Written instruction: Quote the listing below word for word, stopping after the line that contains "import Module from".

## Begin Source data

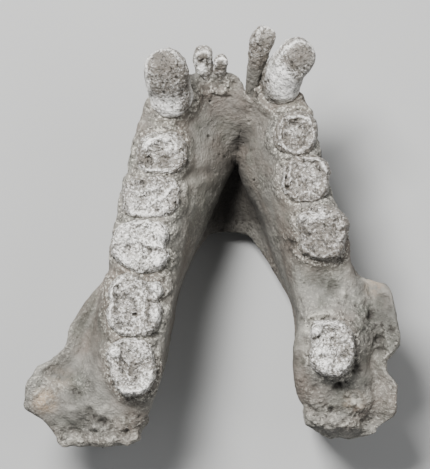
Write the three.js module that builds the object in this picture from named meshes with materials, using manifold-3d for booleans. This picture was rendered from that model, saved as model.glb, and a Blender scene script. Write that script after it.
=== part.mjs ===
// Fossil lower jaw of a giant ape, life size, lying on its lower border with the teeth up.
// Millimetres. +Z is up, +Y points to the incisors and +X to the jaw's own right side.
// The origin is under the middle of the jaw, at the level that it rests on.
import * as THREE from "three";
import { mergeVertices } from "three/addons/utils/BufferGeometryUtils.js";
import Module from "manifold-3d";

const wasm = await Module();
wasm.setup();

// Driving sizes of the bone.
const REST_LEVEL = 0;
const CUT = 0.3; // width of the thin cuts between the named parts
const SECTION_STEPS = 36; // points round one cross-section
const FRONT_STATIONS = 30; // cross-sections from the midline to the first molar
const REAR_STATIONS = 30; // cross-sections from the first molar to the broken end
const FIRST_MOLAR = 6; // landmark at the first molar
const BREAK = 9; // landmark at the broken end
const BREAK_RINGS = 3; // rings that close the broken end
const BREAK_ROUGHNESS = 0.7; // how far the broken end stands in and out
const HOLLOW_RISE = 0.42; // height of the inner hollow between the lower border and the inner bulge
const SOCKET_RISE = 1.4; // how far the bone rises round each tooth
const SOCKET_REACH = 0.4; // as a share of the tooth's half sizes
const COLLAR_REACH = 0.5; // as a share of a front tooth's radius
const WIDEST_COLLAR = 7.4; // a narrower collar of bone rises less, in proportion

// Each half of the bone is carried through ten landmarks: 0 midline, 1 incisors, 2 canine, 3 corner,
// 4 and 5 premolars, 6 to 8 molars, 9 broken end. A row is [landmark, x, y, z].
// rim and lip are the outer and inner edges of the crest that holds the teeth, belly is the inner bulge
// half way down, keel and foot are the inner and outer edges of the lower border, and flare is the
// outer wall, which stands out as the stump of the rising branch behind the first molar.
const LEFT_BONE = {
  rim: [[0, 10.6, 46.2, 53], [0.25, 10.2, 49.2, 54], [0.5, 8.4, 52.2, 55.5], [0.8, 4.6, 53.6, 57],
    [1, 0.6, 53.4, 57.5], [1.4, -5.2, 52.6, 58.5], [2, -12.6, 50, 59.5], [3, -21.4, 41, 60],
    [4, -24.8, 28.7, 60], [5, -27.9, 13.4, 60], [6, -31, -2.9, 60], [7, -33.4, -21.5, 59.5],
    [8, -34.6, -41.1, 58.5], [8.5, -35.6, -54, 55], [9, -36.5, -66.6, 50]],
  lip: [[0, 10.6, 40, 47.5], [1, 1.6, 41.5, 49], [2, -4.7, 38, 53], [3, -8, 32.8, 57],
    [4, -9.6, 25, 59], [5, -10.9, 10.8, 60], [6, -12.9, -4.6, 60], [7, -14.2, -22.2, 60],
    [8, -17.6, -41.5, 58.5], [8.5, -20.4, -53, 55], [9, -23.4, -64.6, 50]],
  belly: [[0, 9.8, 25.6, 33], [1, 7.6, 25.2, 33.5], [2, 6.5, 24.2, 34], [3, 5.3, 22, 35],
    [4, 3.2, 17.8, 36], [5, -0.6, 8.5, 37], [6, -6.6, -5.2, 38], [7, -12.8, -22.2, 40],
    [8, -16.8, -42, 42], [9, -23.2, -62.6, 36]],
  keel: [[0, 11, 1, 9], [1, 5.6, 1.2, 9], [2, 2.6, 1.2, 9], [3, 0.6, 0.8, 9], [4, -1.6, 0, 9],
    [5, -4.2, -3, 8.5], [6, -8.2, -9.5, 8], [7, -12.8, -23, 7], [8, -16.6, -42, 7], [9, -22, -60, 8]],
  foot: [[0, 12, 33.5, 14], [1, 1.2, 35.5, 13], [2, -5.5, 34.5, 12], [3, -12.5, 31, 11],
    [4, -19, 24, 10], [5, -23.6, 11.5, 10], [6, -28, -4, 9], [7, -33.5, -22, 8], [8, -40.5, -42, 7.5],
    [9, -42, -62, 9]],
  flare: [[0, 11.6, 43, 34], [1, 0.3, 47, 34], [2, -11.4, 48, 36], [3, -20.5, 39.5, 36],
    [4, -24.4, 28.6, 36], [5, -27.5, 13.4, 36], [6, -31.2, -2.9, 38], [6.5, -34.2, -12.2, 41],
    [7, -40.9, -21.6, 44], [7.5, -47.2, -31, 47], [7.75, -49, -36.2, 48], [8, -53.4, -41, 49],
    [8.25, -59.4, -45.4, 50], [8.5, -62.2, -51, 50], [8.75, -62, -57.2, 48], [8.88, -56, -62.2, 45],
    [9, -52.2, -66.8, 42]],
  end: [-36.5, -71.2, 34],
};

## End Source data

Expected answer:
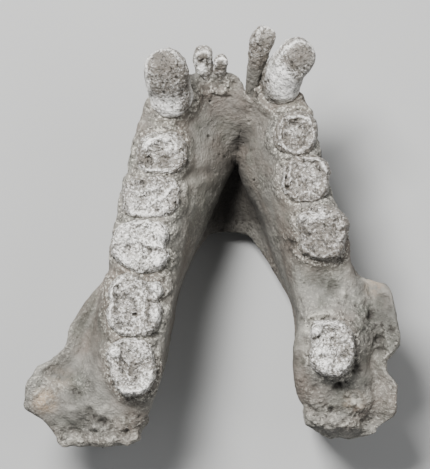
Write the three.js module that builds the object in this picture from named meshes with materials, using manifold-3d for booleans. This picture was rendered from that model, saved as model.glb, and a Blender scene script. Write that script after it.
=== part.mjs ===
// Fossil lower jaw of a giant ape, life size, lying on its lower border with the teeth up.
// Millimetres. +Z is up, +Y points to the incisors and +X to the jaw's own right side.
// The origin is under the middle of the jaw, at the level that it rests on.
import * as THREE from "three";
import { mergeVertices } from "three/addons/utils/BufferGeometryUtils.js";
import Module from "manifold-3d";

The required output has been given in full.